* **Records for the exercise**
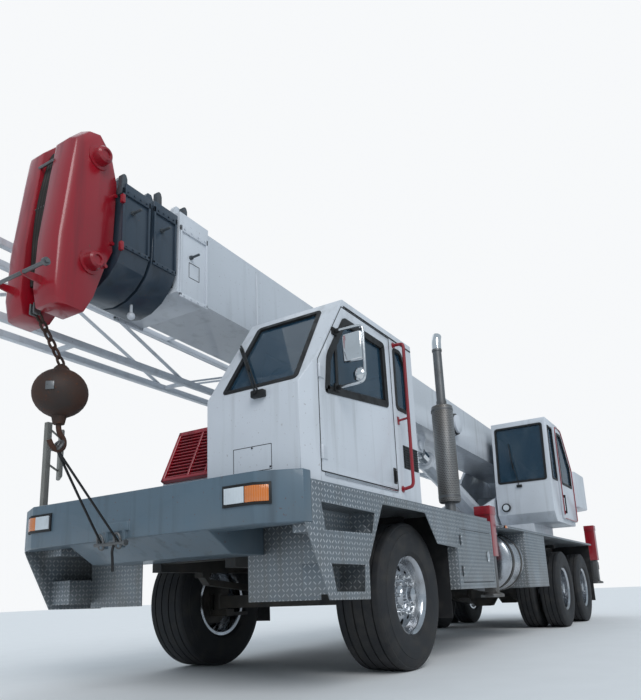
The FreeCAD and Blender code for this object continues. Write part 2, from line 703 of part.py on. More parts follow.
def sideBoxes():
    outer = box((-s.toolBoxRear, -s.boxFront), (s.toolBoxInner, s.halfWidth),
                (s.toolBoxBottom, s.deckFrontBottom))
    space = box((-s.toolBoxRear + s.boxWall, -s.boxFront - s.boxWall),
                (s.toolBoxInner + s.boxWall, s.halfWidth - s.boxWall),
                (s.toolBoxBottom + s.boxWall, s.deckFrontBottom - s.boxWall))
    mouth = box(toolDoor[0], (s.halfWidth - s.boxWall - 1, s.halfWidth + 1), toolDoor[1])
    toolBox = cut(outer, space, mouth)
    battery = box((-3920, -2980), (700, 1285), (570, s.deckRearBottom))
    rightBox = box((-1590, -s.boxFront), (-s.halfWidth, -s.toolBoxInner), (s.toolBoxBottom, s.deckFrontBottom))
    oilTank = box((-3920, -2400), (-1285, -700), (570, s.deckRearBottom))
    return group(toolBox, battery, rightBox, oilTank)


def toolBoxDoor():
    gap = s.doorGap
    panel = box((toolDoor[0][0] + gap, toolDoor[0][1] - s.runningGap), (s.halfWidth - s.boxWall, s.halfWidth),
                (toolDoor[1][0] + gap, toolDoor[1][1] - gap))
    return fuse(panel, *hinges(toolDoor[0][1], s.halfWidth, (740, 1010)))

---

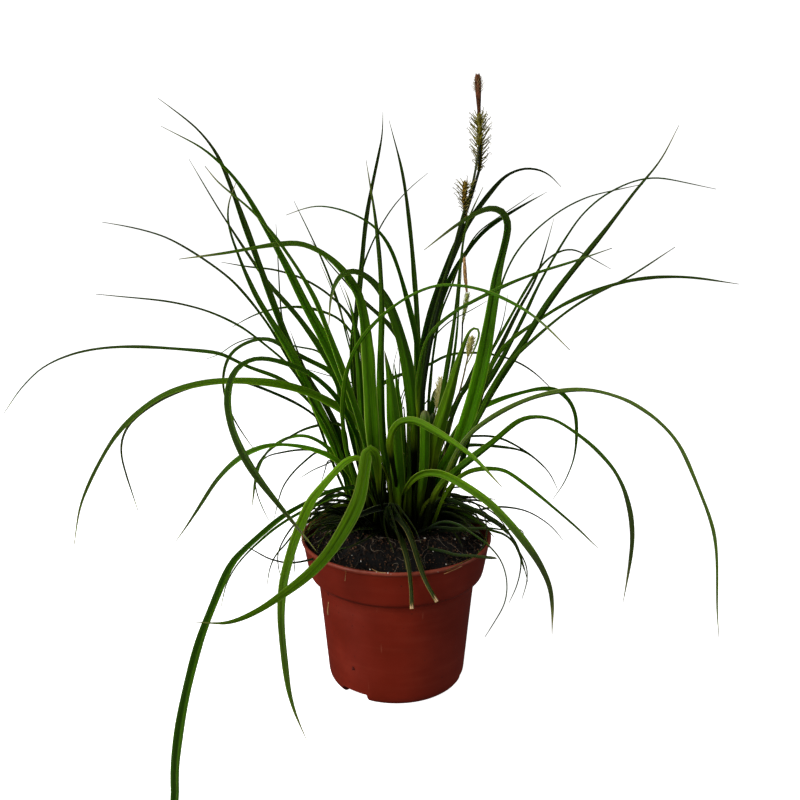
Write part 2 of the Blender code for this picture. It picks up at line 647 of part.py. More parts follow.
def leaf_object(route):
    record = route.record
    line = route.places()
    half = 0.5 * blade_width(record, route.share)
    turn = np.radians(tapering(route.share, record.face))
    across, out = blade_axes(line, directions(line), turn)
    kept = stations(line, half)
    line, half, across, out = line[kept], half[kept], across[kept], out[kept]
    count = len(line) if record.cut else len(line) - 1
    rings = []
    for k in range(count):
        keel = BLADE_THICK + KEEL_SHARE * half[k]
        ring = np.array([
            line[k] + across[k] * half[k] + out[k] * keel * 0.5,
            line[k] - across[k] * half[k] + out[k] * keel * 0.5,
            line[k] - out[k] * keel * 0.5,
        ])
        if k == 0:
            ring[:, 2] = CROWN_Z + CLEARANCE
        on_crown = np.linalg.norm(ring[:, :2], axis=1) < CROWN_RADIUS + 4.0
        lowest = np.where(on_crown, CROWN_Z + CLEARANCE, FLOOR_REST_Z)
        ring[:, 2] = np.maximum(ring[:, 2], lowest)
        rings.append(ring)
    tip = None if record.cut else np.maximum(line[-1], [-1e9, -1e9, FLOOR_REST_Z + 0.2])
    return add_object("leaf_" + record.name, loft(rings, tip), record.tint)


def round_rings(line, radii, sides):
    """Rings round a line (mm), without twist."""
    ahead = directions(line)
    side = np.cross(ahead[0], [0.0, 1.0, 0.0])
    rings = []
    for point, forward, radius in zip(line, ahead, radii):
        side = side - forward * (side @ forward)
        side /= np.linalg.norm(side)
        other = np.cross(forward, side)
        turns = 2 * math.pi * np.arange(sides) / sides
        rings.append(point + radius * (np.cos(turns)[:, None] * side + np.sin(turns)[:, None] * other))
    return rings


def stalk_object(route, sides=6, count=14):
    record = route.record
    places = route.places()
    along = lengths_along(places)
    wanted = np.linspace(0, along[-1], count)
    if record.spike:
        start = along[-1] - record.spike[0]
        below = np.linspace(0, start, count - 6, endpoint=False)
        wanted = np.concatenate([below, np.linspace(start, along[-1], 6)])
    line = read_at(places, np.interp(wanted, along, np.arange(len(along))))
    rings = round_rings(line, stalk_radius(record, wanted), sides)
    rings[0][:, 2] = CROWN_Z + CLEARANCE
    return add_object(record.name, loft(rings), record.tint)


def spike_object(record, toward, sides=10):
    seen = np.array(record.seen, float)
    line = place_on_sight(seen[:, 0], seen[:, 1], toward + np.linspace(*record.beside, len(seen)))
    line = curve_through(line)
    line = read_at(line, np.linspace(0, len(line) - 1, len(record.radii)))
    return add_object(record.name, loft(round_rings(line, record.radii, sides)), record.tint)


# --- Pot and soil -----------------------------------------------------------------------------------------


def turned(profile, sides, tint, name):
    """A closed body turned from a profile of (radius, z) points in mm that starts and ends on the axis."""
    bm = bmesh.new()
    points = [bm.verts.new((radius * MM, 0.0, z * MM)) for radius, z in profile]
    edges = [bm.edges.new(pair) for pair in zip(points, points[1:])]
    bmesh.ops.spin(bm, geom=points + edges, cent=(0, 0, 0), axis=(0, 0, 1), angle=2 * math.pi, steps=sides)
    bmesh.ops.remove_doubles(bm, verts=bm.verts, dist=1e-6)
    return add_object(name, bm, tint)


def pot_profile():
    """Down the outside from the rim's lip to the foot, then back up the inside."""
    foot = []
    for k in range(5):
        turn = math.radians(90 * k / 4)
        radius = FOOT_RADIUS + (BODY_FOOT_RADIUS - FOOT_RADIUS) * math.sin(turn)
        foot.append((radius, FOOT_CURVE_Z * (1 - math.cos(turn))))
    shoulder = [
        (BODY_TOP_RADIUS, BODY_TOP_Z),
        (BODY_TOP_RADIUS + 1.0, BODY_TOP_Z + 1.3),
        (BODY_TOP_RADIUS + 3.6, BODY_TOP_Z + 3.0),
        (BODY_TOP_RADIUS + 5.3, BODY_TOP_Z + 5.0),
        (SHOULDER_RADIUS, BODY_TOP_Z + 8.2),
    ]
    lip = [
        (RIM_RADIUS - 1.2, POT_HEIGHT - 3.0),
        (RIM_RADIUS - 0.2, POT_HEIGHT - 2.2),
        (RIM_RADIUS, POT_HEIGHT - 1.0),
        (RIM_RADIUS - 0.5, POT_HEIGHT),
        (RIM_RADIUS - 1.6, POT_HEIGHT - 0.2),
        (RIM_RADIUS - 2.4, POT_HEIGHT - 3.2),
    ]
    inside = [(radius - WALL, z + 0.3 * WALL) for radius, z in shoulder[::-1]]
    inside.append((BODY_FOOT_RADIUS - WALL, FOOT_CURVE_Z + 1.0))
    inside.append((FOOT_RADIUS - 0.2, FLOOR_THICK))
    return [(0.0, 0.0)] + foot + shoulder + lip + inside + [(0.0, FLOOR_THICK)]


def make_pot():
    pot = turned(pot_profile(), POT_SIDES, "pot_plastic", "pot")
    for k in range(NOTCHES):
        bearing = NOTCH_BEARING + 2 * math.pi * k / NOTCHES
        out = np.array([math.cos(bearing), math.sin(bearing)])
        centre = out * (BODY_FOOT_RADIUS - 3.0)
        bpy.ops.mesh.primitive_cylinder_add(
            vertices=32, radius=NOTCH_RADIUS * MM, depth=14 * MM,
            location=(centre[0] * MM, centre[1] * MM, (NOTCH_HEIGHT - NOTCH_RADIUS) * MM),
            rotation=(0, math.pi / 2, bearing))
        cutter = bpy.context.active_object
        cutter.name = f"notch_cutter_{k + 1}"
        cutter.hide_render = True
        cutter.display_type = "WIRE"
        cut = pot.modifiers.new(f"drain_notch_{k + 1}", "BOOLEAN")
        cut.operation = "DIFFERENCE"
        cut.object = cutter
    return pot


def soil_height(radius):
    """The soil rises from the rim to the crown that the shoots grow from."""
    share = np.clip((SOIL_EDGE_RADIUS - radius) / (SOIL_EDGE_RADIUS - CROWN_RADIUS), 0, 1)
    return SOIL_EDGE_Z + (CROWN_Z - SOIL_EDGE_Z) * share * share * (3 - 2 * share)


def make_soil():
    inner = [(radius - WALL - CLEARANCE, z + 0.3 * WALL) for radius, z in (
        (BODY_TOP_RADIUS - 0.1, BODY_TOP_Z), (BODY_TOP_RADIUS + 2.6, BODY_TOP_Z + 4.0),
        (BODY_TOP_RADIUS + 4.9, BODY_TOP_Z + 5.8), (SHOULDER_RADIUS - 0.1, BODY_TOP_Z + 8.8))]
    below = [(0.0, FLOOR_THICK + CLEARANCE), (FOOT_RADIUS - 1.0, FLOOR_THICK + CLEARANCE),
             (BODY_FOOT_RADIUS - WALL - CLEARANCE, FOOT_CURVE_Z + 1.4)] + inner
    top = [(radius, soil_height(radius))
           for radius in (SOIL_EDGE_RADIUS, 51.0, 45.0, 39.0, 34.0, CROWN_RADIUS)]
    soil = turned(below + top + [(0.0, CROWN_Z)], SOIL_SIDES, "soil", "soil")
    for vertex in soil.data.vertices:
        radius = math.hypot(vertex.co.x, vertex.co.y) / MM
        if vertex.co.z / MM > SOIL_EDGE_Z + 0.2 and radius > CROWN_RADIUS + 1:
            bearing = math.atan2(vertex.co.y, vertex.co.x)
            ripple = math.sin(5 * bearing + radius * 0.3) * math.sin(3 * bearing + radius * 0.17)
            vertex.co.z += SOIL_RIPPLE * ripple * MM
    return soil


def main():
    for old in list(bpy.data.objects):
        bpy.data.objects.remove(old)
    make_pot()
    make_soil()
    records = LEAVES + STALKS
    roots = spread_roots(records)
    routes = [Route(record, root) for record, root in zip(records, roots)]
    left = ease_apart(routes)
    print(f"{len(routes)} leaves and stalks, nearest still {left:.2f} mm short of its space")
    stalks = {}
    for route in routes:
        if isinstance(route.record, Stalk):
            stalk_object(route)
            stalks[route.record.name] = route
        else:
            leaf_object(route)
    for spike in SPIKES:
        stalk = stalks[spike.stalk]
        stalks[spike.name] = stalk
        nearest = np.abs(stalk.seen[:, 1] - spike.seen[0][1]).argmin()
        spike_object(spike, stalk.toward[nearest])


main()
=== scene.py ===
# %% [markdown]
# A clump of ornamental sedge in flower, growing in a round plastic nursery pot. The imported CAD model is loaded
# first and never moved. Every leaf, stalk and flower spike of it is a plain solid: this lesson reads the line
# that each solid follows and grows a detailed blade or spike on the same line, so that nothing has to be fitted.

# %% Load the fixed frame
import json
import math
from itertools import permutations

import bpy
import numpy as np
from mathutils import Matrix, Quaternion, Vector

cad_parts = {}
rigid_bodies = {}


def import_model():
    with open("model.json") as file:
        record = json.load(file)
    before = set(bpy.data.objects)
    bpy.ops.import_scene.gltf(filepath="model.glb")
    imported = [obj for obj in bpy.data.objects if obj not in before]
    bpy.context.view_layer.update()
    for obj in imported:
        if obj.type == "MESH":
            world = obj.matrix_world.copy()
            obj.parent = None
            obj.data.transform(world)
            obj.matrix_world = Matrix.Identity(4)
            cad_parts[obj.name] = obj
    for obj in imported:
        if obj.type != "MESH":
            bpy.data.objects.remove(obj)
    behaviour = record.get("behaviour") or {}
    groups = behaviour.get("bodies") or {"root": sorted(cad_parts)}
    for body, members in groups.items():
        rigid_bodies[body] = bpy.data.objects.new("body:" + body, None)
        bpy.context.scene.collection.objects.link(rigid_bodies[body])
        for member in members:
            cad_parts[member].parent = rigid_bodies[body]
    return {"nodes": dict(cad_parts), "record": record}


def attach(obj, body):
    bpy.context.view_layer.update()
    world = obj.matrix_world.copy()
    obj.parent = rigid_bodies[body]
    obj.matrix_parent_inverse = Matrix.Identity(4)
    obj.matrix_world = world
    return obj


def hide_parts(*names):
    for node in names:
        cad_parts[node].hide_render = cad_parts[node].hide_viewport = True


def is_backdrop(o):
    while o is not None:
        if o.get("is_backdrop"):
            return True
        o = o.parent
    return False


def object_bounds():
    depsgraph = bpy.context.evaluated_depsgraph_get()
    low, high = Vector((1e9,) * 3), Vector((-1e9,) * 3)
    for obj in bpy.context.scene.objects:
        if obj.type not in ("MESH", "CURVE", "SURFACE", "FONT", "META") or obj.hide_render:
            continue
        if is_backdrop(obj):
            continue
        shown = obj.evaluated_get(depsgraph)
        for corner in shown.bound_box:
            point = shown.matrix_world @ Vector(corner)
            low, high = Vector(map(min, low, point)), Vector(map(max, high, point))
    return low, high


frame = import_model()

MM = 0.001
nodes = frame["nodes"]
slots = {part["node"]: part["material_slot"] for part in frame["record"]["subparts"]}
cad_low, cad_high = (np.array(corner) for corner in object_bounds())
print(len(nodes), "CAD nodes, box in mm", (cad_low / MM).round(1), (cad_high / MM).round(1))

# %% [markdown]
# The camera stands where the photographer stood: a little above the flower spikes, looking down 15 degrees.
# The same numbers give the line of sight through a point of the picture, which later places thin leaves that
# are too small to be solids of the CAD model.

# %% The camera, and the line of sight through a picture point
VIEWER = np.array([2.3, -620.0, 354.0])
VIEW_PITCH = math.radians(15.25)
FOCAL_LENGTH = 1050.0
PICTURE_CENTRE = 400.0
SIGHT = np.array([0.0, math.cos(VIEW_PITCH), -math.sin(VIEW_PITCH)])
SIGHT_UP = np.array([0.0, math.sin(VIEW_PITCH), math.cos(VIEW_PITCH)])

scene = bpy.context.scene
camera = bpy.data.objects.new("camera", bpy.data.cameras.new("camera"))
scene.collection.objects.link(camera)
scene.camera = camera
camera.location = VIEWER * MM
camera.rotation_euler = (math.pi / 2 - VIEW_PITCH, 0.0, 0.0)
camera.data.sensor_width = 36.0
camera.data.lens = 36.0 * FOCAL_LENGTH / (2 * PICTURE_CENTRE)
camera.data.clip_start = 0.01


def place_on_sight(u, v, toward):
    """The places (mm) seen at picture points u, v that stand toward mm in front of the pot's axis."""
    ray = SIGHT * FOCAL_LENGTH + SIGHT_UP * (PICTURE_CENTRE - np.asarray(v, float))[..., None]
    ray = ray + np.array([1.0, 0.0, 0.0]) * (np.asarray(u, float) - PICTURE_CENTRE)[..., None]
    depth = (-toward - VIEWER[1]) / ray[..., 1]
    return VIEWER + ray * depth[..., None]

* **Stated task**
Print exactly the lines above from the one with "nearest = np.abs(stalk.seen[:, 1]" to the one with "return False", including both.

* **Reply**
        nearest = np.abs(stalk.seen[:, 1] - spike.seen[0][1]).argmin()
        spike_object(spike, stalk.toward[nearest])


main()
=== scene.py ===
# %% [markdown]
# A clump of ornamental sedge in flower, growing in a round plastic nursery pot. The imported CAD model is loaded
# first and never moved. Every leaf, stalk and flower spike of it is a plain solid: this lesson reads the line
# that each solid follows and grows a detailed blade or spike on the same line, so that nothing has to be fitted.

# %% Load the fixed frame
import json
import math
from itertools import permutations

import bpy
import numpy as np
from mathutils import Matrix, Quaternion, Vector

cad_parts = {}
rigid_bodies = {}


def import_model():
    with open("model.json") as file:
        record = json.load(file)
    before = set(bpy.data.objects)
    bpy.ops.import_scene.gltf(filepath="model.glb")
    imported = [obj for obj in bpy.data.objects if obj not in before]
    bpy.context.view_layer.update()
    for obj in imported:
        if obj.type == "MESH":
            world = obj.matrix_world.copy()
            obj.parent = None
            obj.data.transform(world)
            obj.matrix_world = Matrix.Identity(4)
            cad_parts[obj.name] = obj
    for obj in imported:
        if obj.type != "MESH":
            bpy.data.objects.remove(obj)
    behaviour = record.get("behaviour") or {}
    groups = behaviour.get("bodies") or {"root": sorted(cad_parts)}
    for body, members in groups.items():
        rigid_bodies[body] = bpy.data.objects.new("body:" + body, None)
        bpy.context.scene.collection.objects.link(rigid_bodies[body])
        for member in members:
            cad_parts[member].parent = rigid_bodies[body]
    return {"nodes": dict(cad_parts), "record": record}


def attach(obj, body):
    bpy.context.view_layer.update()
    world = obj.matrix_world.copy()
    obj.parent = rigid_bodies[body]
    obj.matrix_parent_inverse = Matrix.Identity(4)
    obj.matrix_world = world
    return obj


def hide_parts(*names):
    for node in names:
        cad_parts[node].hide_render = cad_parts[node].hide_viewport = True


def is_backdrop(o):
    while o is not None:
        if o.get("is_backdrop"):
            return True
        o = o.parent
    return False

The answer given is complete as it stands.